* _Do this_:
Return the full material exactly.

* _Records shown_:
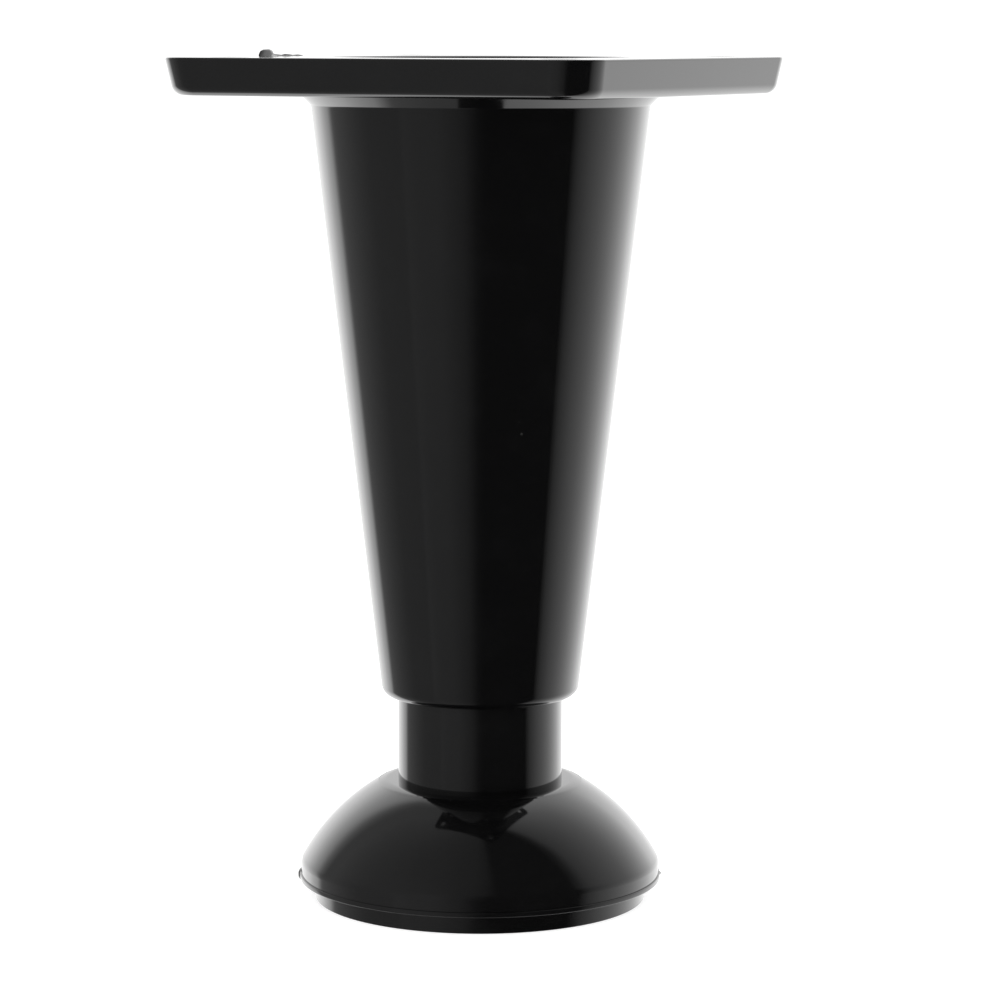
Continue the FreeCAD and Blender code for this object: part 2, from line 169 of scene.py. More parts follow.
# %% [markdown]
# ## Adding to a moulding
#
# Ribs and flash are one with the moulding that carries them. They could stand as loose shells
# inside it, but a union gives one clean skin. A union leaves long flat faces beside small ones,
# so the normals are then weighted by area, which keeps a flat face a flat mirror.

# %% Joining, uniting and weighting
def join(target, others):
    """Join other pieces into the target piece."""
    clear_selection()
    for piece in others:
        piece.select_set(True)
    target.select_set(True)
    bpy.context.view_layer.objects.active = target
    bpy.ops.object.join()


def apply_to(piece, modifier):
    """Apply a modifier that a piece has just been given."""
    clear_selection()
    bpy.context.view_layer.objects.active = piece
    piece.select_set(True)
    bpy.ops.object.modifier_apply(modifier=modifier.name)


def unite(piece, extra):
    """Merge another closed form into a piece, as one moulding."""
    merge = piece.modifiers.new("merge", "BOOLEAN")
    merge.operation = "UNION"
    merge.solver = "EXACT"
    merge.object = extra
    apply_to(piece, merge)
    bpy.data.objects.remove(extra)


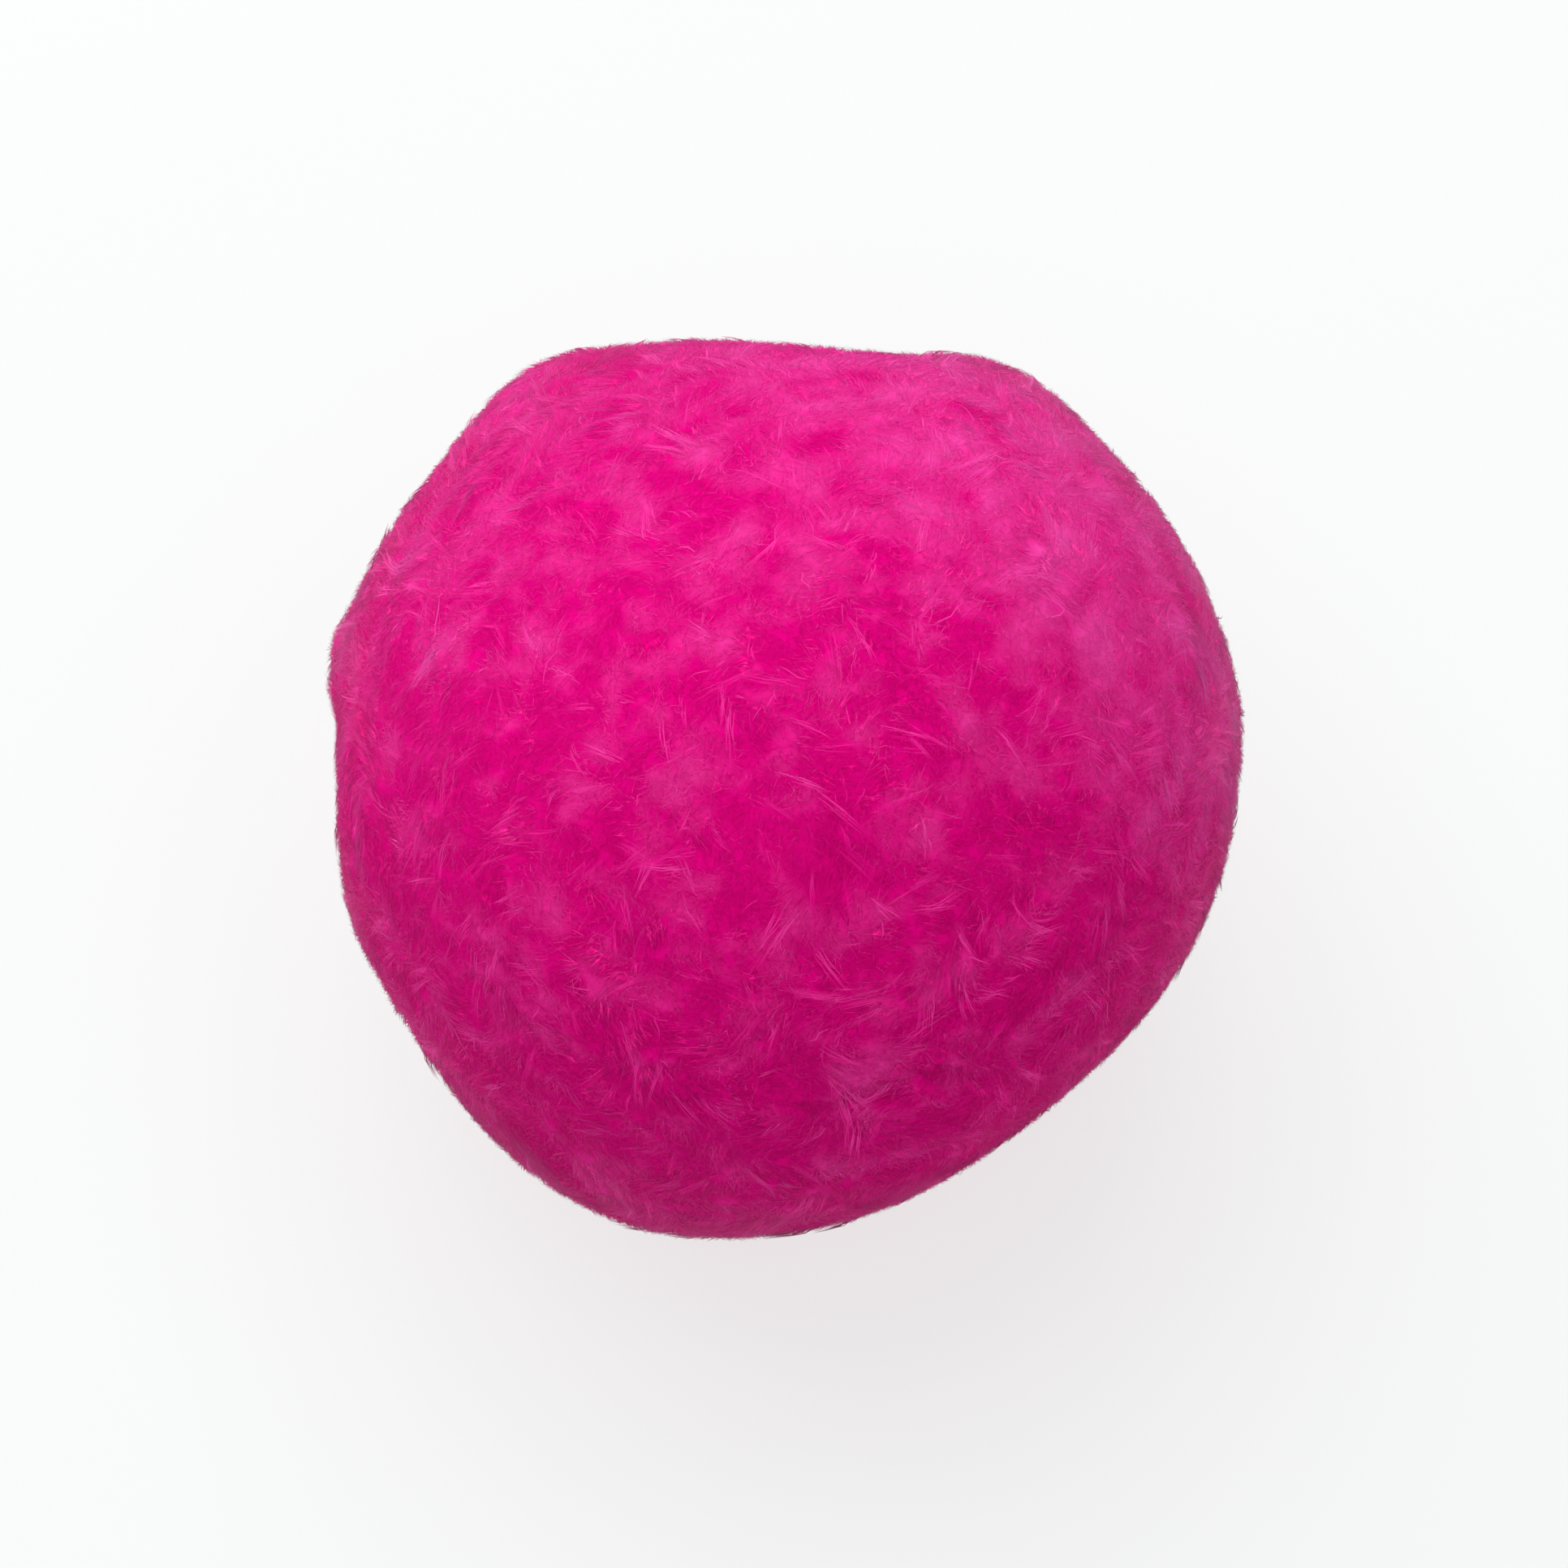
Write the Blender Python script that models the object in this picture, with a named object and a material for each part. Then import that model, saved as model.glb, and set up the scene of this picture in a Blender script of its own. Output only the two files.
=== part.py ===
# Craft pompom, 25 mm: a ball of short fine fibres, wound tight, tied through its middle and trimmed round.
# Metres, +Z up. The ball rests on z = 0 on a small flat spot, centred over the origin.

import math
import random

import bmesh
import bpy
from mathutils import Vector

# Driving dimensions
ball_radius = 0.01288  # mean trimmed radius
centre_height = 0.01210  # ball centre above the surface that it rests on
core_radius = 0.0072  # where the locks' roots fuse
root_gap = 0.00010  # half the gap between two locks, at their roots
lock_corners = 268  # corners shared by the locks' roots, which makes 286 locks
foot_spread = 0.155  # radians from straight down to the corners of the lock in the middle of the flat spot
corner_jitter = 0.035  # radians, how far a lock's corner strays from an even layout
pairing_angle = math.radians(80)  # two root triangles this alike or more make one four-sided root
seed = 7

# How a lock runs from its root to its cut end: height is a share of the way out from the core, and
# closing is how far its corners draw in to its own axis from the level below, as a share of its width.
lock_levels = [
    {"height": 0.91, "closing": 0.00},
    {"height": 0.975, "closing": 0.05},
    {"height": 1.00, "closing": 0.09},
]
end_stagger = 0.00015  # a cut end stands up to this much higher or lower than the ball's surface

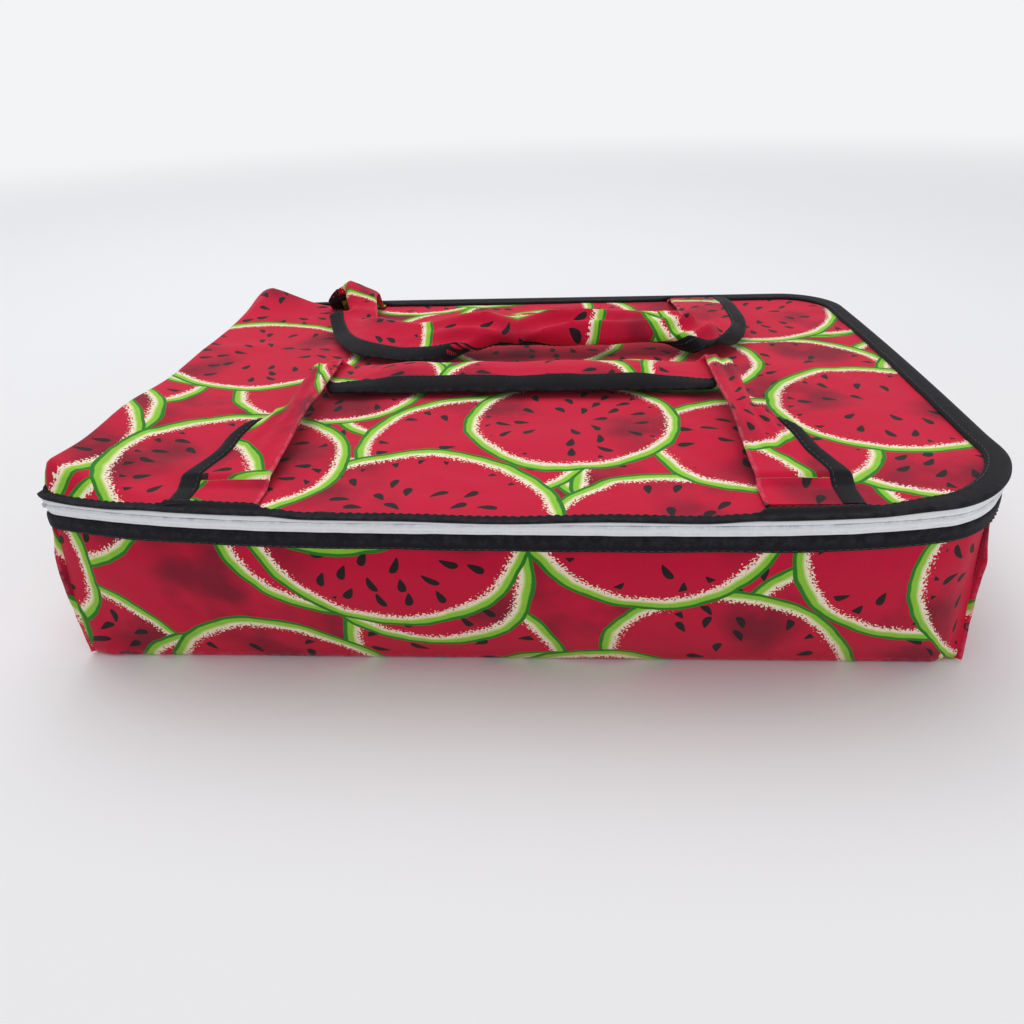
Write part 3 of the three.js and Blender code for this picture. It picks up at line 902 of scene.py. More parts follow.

* _Task output_:
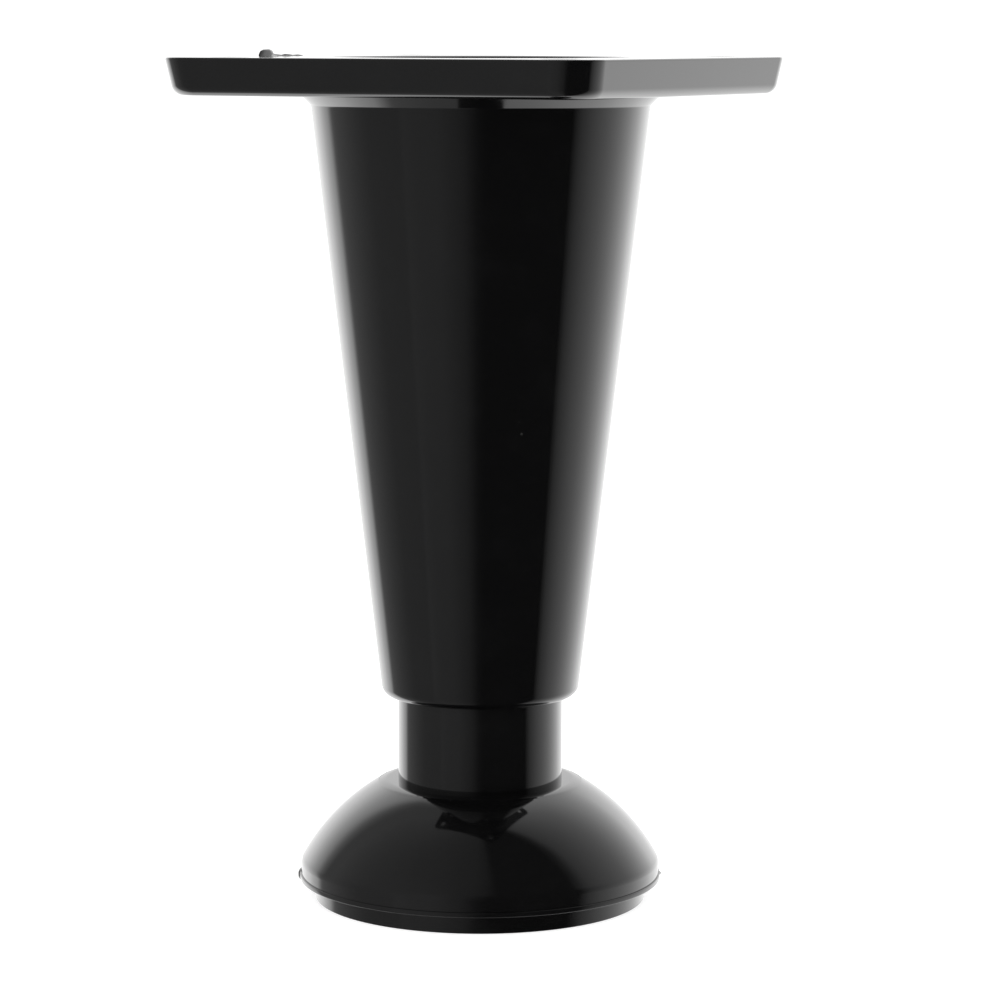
Continue the FreeCAD and Blender code for this object: part 2, from line 169 of scene.py. More parts follow.
# %% [markdown]
# ## Adding to a moulding
#
# Ribs and flash are one with the moulding that carries them. They could stand as loose shells
# inside it, but a union gives one clean skin. A union leaves long flat faces beside small ones,
# so the normals are then weighted by area, which keeps a flat face a flat mirror.

# %% Joining, uniting and weighting
def join(target, others):
    """Join other pieces into the target piece."""
    clear_selection()
    for piece in others:
        piece.select_set(True)
    target.select_set(True)
    bpy.context.view_layer.objects.active = target
    bpy.ops.object.join()


def apply_to(piece, modifier):
    """Apply a modifier that a piece has just been given."""
    clear_selection()
    bpy.context.view_layer.objects.active = piece
    piece.select_set(True)
    bpy.ops.object.modifier_apply(modifier=modifier.name)


def unite(piece, extra):
    """Merge another closed form into a piece, as one moulding."""
    merge = piece.modifiers.new("merge", "BOOLEAN")
    merge.operation = "UNION"
    merge.solver = "EXACT"
    merge.object = extra
    apply_to(piece, merge)
    bpy.data.objects.remove(extra)


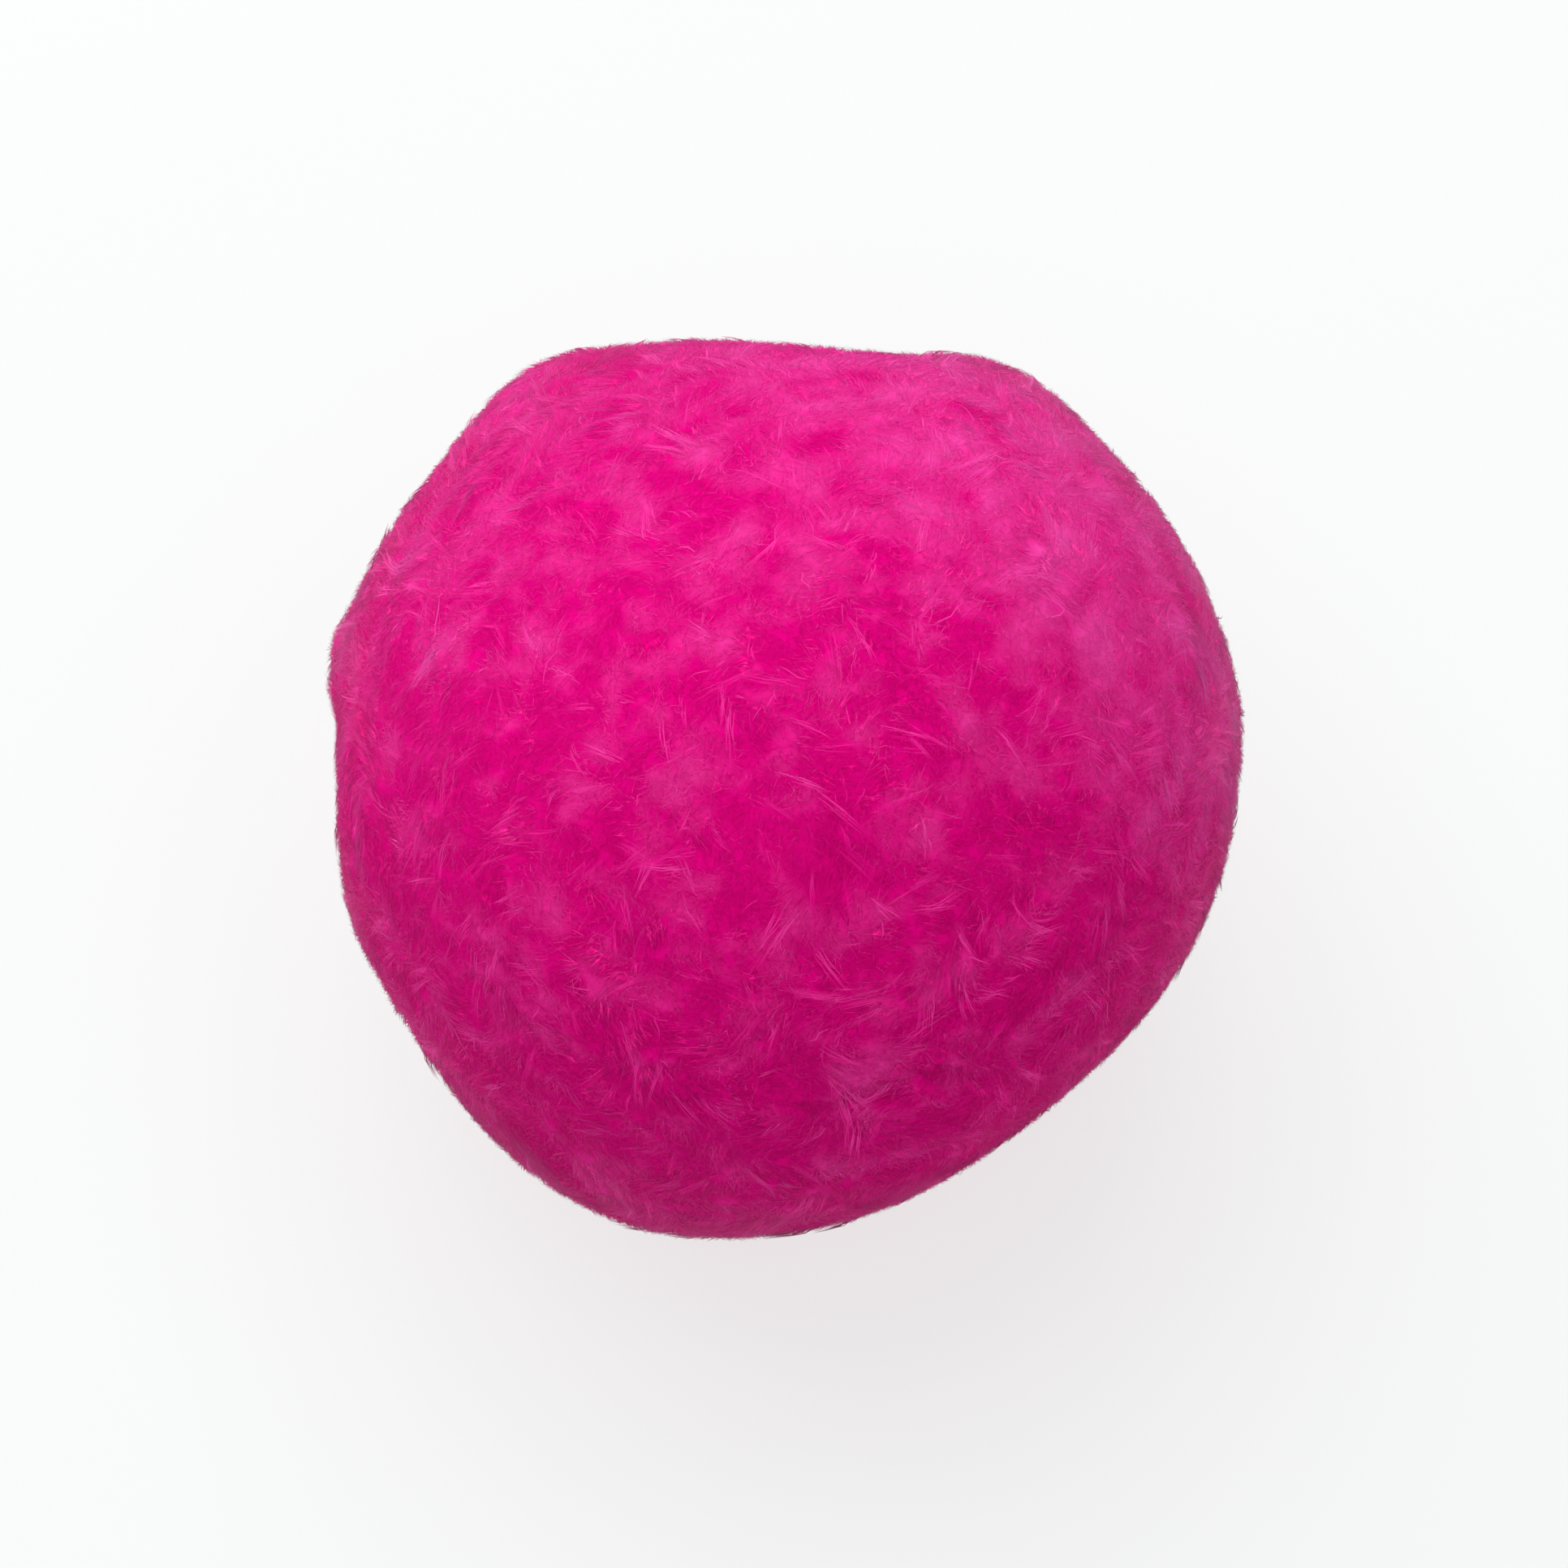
Write the Blender Python script that models the object in this picture, with a named object and a material for each part. Then import that model, saved as model.glb, and set up the scene of this picture in a Blender script of its own. Output only the two files.
=== part.py ===
# Craft pompom, 25 mm: a ball of short fine fibres, wound tight, tied through its middle and trimmed round.
# Metres, +Z up. The ball rests on z = 0 on a small flat spot, centred over the origin.

import math
import random

import bmesh
import bpy
from mathutils import Vector

# Driving dimensions
ball_radius = 0.01288  # mean trimmed radius
centre_height = 0.01210  # ball centre above the surface that it rests on
core_radius = 0.0072  # where the locks' roots fuse
root_gap = 0.00010  # half the gap between two locks, at their roots
lock_corners = 268  # corners shared by the locks' roots, which makes 286 locks
foot_spread = 0.155  # radians from straight down to the corners of the lock in the middle of the flat spot
corner_jitter = 0.035  # radians, how far a lock's corner strays from an even layout
pairing_angle = math.radians(80)  # two root triangles this alike or more make one four-sided root
seed = 7

# How a lock runs from its root to its cut end: height is a share of the way out from the core, and
# closing is how far its corners draw in to its own axis from the level below, as a share of its width.
lock_levels = [
    {"height": 0.91, "closing": 0.00},
    {"height": 0.975, "closing": 0.05},
    {"height": 1.00, "closing": 0.09},
]
end_stagger = 0.00015  # a cut end stands up to this much higher or lower than the ball's surface

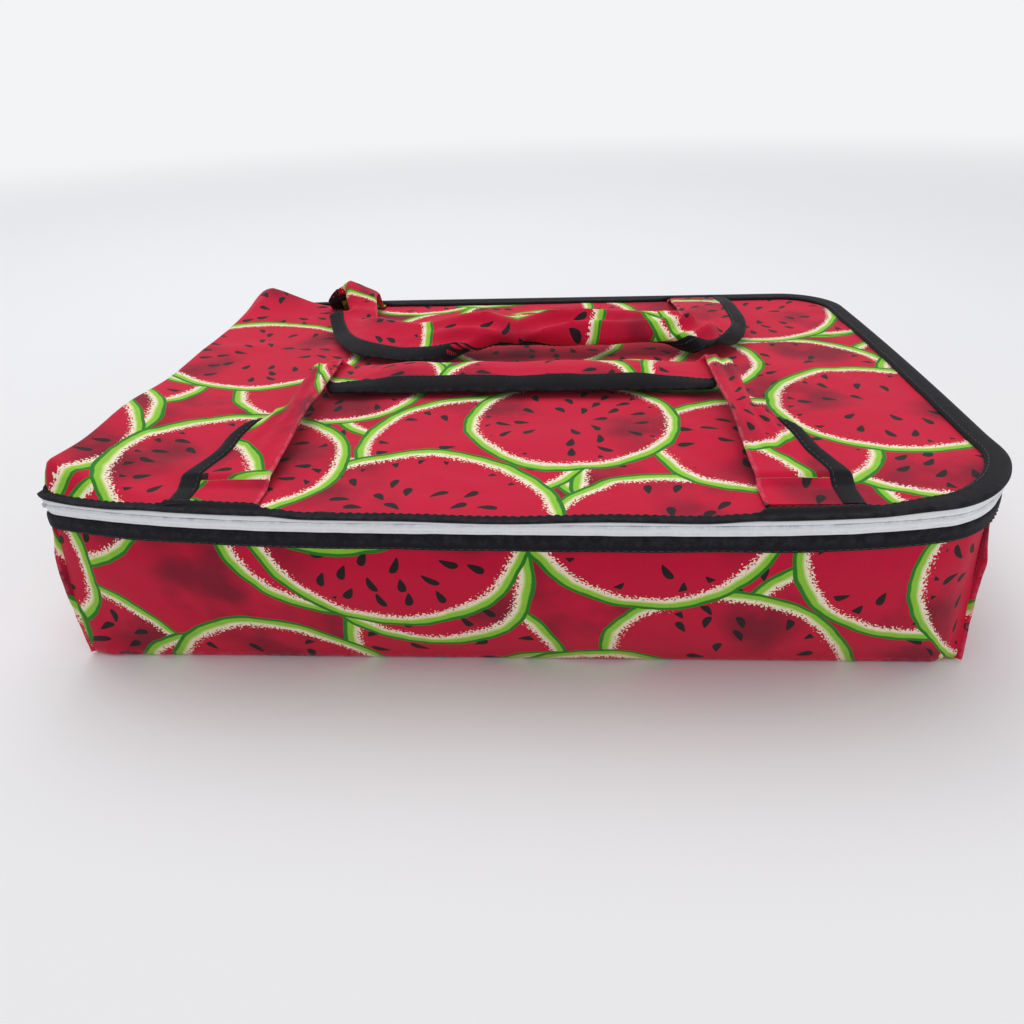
Write part 3 of the three.js and Blender code for this picture. It picks up at line 902 of scene.py. More parts follow.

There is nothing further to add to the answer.